Not for sale

Okay, go ahead, build industries. But why at the cost of the precious, fertile, ancestral lands of farmers? Punjab’s farmers are unanimous—no SEZs on our land

Sandeep Yadav Chandigarh

Gurmukh Singh, 58, of Pandori Mehma, Amritsar, died of heart attack last month. Nothing abnormal, for people far younger are dying of heart attack these days. However, the abnormality lies in the reason that triggered the collapse of his heart. And therein lies the uncanny narrative of Punjab’s experiments with liberalisation.

Says Kanwalpreet Singh Pannu, Convenor, Kisan Sangharsh Committee (KSC), “The moment Gurmukh heard that his three acre land has come under the government notification to be acquired for a Special Economic Zone (SEZ), he suffered a stroke. He was dead before any medical help could be provided.”

Gurmukh Singh, the proud Sikh farmer, could not accept the trauma and the taboo dogging rural Punjab across the landscape—of being suddenly landless, rootless, homeless, an agriculturist without an inch of land he could call his own.

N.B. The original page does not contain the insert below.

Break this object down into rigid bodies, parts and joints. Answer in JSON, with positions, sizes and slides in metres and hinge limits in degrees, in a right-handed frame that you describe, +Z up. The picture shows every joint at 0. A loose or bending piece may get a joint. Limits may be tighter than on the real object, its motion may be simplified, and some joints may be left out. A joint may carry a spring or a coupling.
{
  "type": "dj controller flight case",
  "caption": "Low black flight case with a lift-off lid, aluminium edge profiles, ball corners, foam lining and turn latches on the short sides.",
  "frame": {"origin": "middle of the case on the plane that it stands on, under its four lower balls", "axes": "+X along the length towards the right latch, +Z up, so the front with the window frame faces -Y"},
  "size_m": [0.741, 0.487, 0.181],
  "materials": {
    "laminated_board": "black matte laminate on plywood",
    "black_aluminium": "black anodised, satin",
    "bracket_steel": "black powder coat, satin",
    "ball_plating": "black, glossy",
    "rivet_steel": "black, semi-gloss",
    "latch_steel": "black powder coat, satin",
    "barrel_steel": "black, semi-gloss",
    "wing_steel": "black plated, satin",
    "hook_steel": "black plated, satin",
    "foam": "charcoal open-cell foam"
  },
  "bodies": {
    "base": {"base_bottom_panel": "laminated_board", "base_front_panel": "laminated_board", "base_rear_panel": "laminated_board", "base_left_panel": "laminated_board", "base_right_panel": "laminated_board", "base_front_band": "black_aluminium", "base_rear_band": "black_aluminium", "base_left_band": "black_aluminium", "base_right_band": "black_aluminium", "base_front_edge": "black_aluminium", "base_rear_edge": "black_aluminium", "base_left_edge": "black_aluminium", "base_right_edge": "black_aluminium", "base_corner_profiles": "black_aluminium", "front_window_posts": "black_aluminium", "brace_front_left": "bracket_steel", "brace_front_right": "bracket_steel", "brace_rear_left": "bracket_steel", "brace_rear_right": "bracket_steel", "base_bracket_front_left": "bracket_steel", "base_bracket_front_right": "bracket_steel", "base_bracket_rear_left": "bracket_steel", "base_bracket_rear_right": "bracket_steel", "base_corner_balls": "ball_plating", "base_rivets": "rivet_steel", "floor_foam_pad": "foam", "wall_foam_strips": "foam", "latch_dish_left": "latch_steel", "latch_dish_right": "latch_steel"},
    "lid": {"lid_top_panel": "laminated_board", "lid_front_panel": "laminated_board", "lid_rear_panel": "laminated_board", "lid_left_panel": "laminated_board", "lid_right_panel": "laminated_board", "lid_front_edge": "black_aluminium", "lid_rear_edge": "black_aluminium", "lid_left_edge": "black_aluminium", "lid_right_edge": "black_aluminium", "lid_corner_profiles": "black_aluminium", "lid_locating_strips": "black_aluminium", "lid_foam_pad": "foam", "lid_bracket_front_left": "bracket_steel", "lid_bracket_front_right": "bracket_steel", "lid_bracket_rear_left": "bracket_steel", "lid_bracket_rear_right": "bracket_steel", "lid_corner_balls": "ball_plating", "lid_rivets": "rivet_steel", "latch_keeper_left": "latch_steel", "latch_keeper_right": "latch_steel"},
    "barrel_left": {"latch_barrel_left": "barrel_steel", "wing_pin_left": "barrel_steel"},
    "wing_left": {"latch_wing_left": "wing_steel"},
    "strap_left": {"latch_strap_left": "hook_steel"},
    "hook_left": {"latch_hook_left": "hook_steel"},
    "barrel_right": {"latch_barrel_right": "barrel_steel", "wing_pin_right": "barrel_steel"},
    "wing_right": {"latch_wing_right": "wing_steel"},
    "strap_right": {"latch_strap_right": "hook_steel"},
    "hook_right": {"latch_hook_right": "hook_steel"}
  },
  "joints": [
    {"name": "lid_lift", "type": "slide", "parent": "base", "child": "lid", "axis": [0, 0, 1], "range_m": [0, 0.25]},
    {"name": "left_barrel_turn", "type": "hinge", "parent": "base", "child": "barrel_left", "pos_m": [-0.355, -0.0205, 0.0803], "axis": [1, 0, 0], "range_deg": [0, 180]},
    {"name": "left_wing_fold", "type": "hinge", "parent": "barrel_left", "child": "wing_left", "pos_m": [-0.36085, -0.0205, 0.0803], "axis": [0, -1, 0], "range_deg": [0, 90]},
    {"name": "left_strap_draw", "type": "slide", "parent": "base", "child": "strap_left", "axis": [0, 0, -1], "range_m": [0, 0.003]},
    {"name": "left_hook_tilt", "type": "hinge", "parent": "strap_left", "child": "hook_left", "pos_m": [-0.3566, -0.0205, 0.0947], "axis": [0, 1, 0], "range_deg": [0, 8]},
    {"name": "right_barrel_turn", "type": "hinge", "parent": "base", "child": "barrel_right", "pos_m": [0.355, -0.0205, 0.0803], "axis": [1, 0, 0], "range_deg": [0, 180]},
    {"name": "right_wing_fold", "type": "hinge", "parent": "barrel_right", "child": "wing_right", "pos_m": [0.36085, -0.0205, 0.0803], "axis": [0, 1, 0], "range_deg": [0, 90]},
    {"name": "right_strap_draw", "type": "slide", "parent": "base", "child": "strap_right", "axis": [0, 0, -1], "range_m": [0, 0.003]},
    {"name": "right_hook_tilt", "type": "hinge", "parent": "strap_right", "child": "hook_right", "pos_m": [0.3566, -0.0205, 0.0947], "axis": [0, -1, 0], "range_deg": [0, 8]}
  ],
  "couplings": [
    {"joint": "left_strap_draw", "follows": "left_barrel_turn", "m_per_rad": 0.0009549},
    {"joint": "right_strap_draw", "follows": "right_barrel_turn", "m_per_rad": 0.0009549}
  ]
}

Once again, tragedy is stalking the prosperous state of Punjab, and for all the wrong reasons. As if the suicides hundreds of farmers, especially in the Malwa region and rest of Punjab, were not enough, farmers have upped their ante against the forcible seizure of their land by the Amrinder Singh-led Congress government so as to create SEZs under

private monopoly. The Punjab government has issued a notification for the acquisition of 1,218 acres of fertile agricultural land in seven villages around Amritsar for the fast expanding Delhi Lease and Finance (DLF) Company, which is into lucrative real estate business. Ever since, the farmers, whose land is to be forcibly acquired, are crying foul. From rail roko in Amritsar to dharna at Matka Chowk in Chandigarh, angry farmers are up in arms.

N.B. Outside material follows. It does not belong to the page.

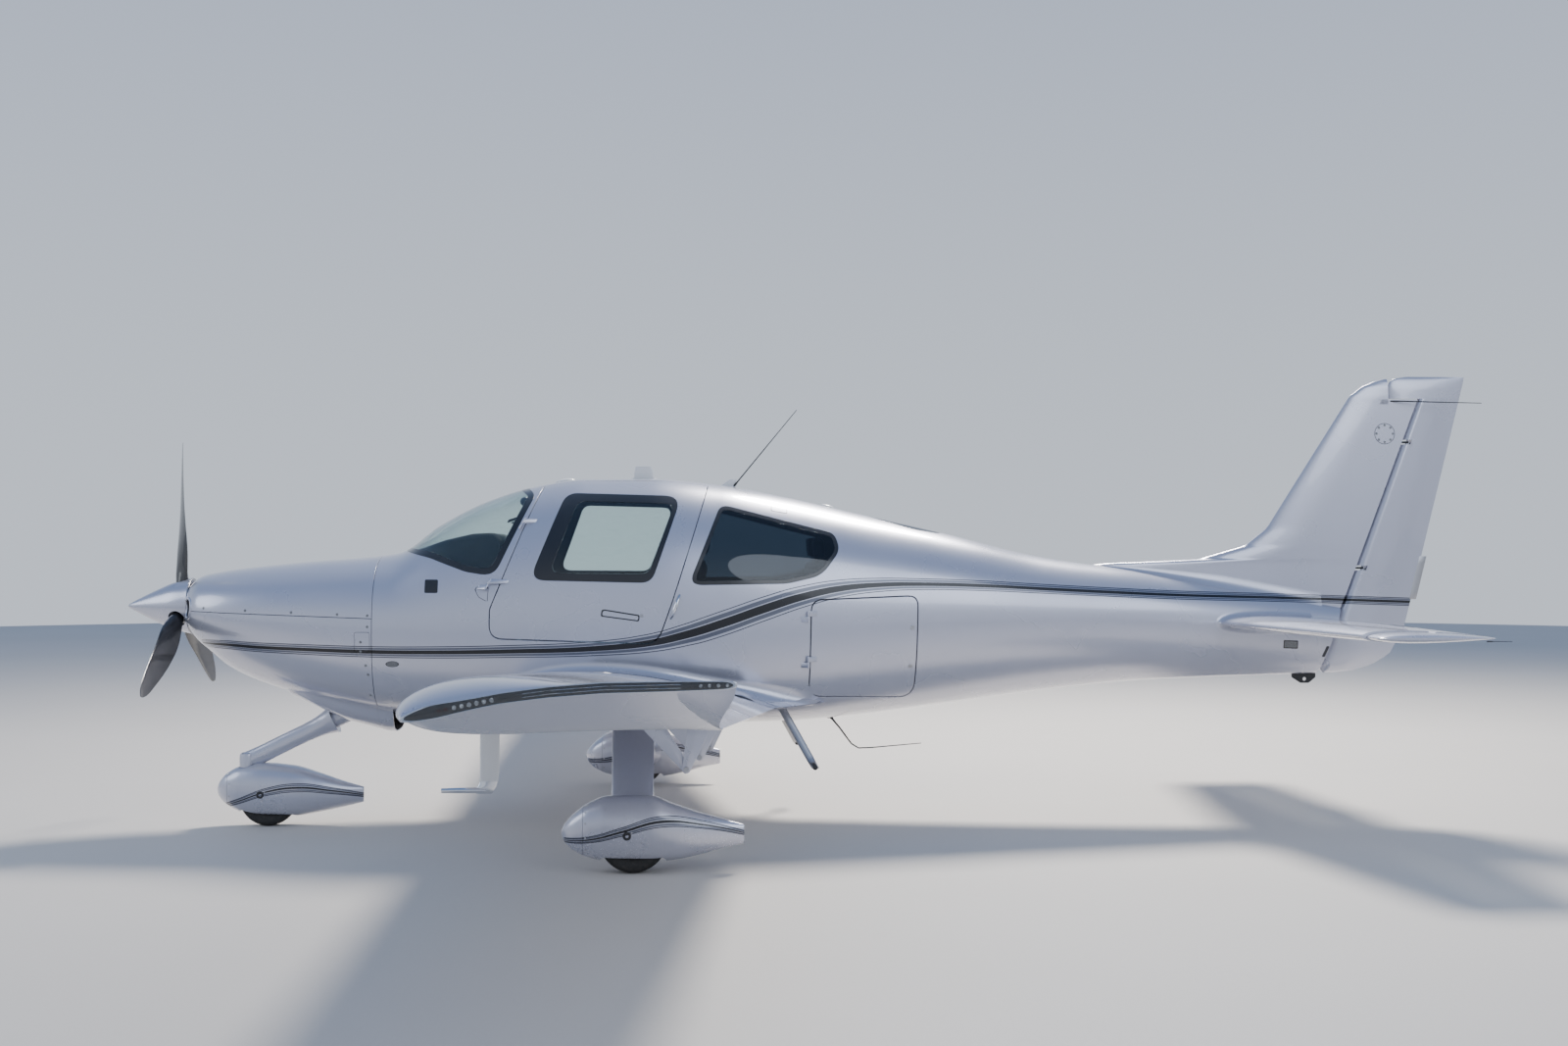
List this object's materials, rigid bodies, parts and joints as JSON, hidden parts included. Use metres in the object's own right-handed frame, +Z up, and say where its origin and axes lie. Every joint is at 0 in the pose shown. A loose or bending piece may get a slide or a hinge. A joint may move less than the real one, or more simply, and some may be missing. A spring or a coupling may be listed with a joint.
{
  "type": "light aircraft",
  "caption": "Low-wing light aircraft with cabin doors, fixed tricycle gear under wheel pants, nose propeller and moving flight surfaces.",
  "frame": {"origin": "on the ground under the middle of the aircraft's length and span", "axes": "+X aft, +Y to starboard, +Z up"},
  "size_m": [7.923, 11.68, 2.637],
  "materials": {
    "airframe_paint": "pearl silver-white gloss paint on composite skin",
    "propeller_black": "satin black composite",
    "clear_glazing": "clear acrylic, faint green",
    "smoked_glazing": "dark tinted acrylic",
    "lens": "smoked clear lens over light modules",
    "cabin_trim": "dark textured trim",
    "seat_leather": "grey leather",
    "tyre": "black rubber tyre on a white rim",
    "steel": "satin",
    "engine_metal": "cast, dull"
  },
  "bodies": {
    "airframe": {"cabin_left": "airframe_paint", "cabin_right": "airframe_paint", "cowl_upper": "airframe_paint", "cowl_lower": "airframe_paint", "wing_left": "airframe_paint", "wing_right": "airframe_paint", "stabiliser": "airframe_paint", "tail_cone": "airframe_paint", "fin": "airframe_paint", "nose_leg": "airframe_paint", "main_leg_left": "airframe_paint", "main_leg_right": "airframe_paint", "main_pant_left": "airframe_paint", "main_pant_right": "airframe_paint", "roof_antenna": "airframe_paint", "whip_antenna": "airframe_paint", "windshield": "clear_glazing", "roof_window": "smoked_glazing", "rear_window_left": "smoked_glazing", "rear_window_right": "smoked_glazing", "tip_light_left": "lens", "tip_light_right": "lens", "cabin_floor": "cabin_trim", "instrument_panel": "cabin_trim", "centre_console": "cabin_trim", "front_cushion_left": "seat_leather", "front_cushion_right": "seat_leather", "front_back_left": "seat_leather", "front_back_right": "seat_leather", "rear_cushion": "seat_leather", "rear_back": "seat_leather", "firewall": "steel", "tail_tie_down": "steel", "entry_step_left": "steel", "entry_step_right": "steel", "pitot_mast": "steel", "engine_block": "engine_metal"},
    "propeller": {"spinner": "airframe_paint", "propeller": "propeller_black"},
    "door_left": {"door_left": "airframe_paint", "door_window_left": "clear_glazing"},
    "door_right": {"door_right": "airframe_paint", "door_window_right": "clear_glazing"},
    "baggage_door": {"baggage_door": "airframe_paint"},
    "aileron_left": {"aileron_left": "airframe_paint"},
    "aileron_right": {"aileron_right": "airframe_paint"},
    "flap_left": {"flap_left": "airframe_paint"},
    "flap_right": {"flap_right": "airframe_paint"},
    "elevator": {"elevator": "airframe_paint"},
    "rudder": {"rudder": "airframe_paint"},
    "nose_fork": {"nose_fork": "steel", "nose_pant": "airframe_paint"},
    "nose_wheel": {"nose_wheel": "tyre"},
    "main_wheel_left": {"main_wheel_left": "tyre"},
    "main_wheel_right": {"main_wheel_right": "tyre"}
  },
  "joints": [
    {"name": "propeller_spin", "type": "hinge", "parent": "airframe", "child": "propeller", "pos_m": [-3.6575, 0, 1.268], "axis": [1, 0, 0], "continuous": true},
    {"name": "door_left_hinge", "type": "hinge", "parent": "airframe", "child": "door_left", "pos_m": [-1.8735, -0.62528, 1.372], "axis": [-0.4449, -0.3025, -0.8429], "range_deg": [0, 65]},
    {"name": "door_right_hinge", "type": "hinge", "parent": "airframe", "child": "door_right", "pos_m": [-1.8735, 0.62528, 1.372], "axis": [0.4449, -0.3025, 0.8429], "range_deg": [0, 65]},
    {"name": "baggage_door_hinge", "type": "hinge", "parent": "airframe", "child": "baggage_door", "pos_m": [-0.0855, -0.59295, 0.93], "axis": [0, 0, -1], "range_deg": [0, 90]},
    {"name": "aileron_left_hinge", "type": "hinge", "parent": "airframe", "child": "aileron_left", "pos_m": [-0.83874, -3.69, 0.99789], "axis": [0.0691, 0.9948, -0.0752], "range_deg": [-12.5, 12.5]},
    {"name": "aileron_right_hinge", "type": "hinge", "parent": "airframe", "child": "aileron_right", "pos_m": [-0.83874, 3.69, 0.99789], "axis": [-0.0691, 0.9948, 0.0752], "range_deg": [-12.5, 12.5]},
    {"name": "flap_left_hinge", "type": "hinge", "parent": "airframe", "child": "flap_left", "pos_m": [-0.63142, -0.706, 0.50924], "axis": [0.0666, 0.9946, -0.0798], "range_deg": [0, 32]},
    {"name": "flap_right_hinge", "type": "hinge", "parent": "airframe", "child": "flap_right", "pos_m": [-0.63142, 0.706, 0.50924], "axis": [-0.0666, 0.9946, 0.0798], "range_deg": [0, 32]},
    {"name": "elevator_hinge", "type": "hinge", "parent": "airframe", "child": "elevator", "pos_m": [3.0005, 0, 1.158], "axis": [0, 1, 0], "range_deg": [-25, 15]},
    {"name": "rudder_hinge", "type": "hinge", "parent": "airframe", "child": "rudder", "pos_m": [3.14215, 0, 1], "axis": [0.3487, 0, 0.9372], "range_deg": [-20, 20]},
    {"name": "nose_wheel_caster", "type": "hinge", "parent": "airframe", "child": "nose_fork", "pos_m": [-3.2865, 0, 0.33], "axis": [0, 0, 1], "range_deg": [-85, 85]},
    {"name": "nose_wheel_spin", "type": "hinge", "parent": "nose_fork", "child": "nose_wheel", "pos_m": [-3.1615, 0, 0.165], "axis": [0, 1, 0], "continuous": true},
    {"name": "main_wheel_left_spin", "type": "hinge", "parent": "airframe", "child": "main_wheel_left", "pos_m": [-1.0465, -1.65, 0.172], "axis": [0, 1, 0], "continuous": true},
    {"name": "main_wheel_right_spin", "type": "hinge", "parent": "airframe", "child": "main_wheel_right", "pos_m": [-1.0465, 1.65, 0.172], "axis": [0, 1, 0], "continuous": true}
  ],
  "couplings": [
    {"joint": "aileron_right_hinge", "follows": "aileron_left_hinge", "ratio": -1},
    {"joint": "flap_right_hinge", "follows": "flap_left_hinge", "ratio": 1}
  ]
}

The prime land for this SEZ on National Highway 1 lies in close proximity to the railway station. This is considered a precious geographical terrain that “just can’t be valued” in terms of standard market rates, locals say. But now, this land is being grabbed for a “measly” sum of Rs 8 lakh to 10 lakh per acre. The farmers not only don’t want to give away their ancestral land, they are also claiming that the market price of this prime property is Rs 60 lakh to 70 lakh per acre, even more, as real estate business booms.

The story is no different for the three villages of Barnala subdivision, in Sangrur district, where 376 acres of land, with the wheat crop ready for harvest, have been taken over by the Trident Group. There is intense resentment here. The farmers have not been allowed to harvest their crop. The area has already been fenced by the private company. Hundreds of farmers have refused to accept the compensation. Sukhdev Singh, General Secretary, Bhartiya Kisan Union Ekta, questions the policy of doling out agricultural land for the SEZs. “This is an extremely fertile, double-crop land. I see no point in building factories on land that produces tonnes of wheat and rice,” he argues.

However, Sanjay Kumar, Secretary, Industries and Commerce, Punjab Government, follows a different, but predictable, logic. “Call it a curse or boon for Punjab, but there is no wasteland in the state. Since agriculture has reached stagnation point here, industrialisation is the only way out. And if we have to give impetus to industrialisation, then obviously, we need land,” explains Kumar.